Rows from a dataset
+++

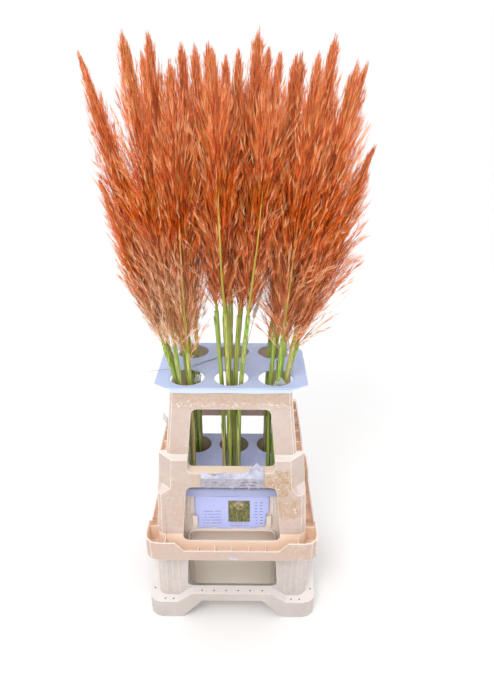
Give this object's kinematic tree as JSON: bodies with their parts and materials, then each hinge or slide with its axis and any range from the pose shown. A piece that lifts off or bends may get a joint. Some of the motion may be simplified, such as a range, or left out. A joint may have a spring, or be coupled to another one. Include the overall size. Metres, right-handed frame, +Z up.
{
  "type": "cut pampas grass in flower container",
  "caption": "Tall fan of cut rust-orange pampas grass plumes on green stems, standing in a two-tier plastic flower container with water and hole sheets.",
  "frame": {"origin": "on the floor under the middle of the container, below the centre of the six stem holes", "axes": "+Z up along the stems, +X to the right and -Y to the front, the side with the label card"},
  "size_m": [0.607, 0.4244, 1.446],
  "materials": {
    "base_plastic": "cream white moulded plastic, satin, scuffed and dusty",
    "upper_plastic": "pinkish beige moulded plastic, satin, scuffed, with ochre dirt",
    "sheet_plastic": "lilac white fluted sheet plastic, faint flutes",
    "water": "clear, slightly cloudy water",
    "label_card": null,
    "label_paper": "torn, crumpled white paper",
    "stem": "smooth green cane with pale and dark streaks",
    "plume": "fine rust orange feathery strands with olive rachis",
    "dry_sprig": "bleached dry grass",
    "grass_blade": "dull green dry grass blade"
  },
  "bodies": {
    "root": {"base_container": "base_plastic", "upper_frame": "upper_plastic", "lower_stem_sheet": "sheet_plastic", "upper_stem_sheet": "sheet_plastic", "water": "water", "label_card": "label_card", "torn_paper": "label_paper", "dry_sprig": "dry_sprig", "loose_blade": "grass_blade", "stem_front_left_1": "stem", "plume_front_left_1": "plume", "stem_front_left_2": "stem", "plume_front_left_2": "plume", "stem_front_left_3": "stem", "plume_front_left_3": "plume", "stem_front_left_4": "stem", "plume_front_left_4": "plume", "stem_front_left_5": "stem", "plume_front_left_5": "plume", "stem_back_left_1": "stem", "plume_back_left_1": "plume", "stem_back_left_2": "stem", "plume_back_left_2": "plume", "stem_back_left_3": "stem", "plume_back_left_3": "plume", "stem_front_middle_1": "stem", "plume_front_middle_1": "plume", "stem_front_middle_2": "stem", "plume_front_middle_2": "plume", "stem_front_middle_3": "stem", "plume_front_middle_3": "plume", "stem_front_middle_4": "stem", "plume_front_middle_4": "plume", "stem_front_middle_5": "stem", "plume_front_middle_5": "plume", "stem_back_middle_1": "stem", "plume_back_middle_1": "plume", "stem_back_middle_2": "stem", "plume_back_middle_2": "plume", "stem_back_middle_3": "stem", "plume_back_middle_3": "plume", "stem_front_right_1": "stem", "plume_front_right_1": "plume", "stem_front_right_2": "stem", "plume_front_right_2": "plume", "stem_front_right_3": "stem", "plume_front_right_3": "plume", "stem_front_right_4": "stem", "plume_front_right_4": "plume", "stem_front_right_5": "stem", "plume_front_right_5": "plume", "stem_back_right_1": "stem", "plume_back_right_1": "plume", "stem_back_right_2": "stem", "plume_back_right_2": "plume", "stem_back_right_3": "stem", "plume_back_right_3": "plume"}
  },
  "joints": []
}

+++

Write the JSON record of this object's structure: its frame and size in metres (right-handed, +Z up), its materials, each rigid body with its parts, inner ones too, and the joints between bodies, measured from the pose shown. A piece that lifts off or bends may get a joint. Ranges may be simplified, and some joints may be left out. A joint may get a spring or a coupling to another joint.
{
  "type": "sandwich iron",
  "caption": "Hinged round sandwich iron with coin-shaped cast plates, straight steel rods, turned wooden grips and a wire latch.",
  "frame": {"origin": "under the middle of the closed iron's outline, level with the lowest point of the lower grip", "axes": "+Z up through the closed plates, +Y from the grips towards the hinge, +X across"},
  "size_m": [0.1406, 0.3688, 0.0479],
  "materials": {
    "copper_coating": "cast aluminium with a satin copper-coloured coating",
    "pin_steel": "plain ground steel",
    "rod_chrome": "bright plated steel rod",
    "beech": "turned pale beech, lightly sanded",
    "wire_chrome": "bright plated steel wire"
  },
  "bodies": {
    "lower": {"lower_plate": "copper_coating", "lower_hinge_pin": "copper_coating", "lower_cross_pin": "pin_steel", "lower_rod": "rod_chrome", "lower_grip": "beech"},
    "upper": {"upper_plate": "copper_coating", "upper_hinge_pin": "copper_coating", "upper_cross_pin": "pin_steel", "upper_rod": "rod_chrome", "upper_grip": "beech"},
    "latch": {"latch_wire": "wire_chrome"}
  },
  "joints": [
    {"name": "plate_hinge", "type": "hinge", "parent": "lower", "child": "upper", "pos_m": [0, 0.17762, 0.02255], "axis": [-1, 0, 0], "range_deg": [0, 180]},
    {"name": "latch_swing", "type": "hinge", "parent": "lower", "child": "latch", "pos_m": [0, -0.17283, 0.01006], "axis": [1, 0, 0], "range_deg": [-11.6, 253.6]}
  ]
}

+++

# Instructions to follow:
Find how many lines hold the string "materials", and state that number alone.

# Complete output:
4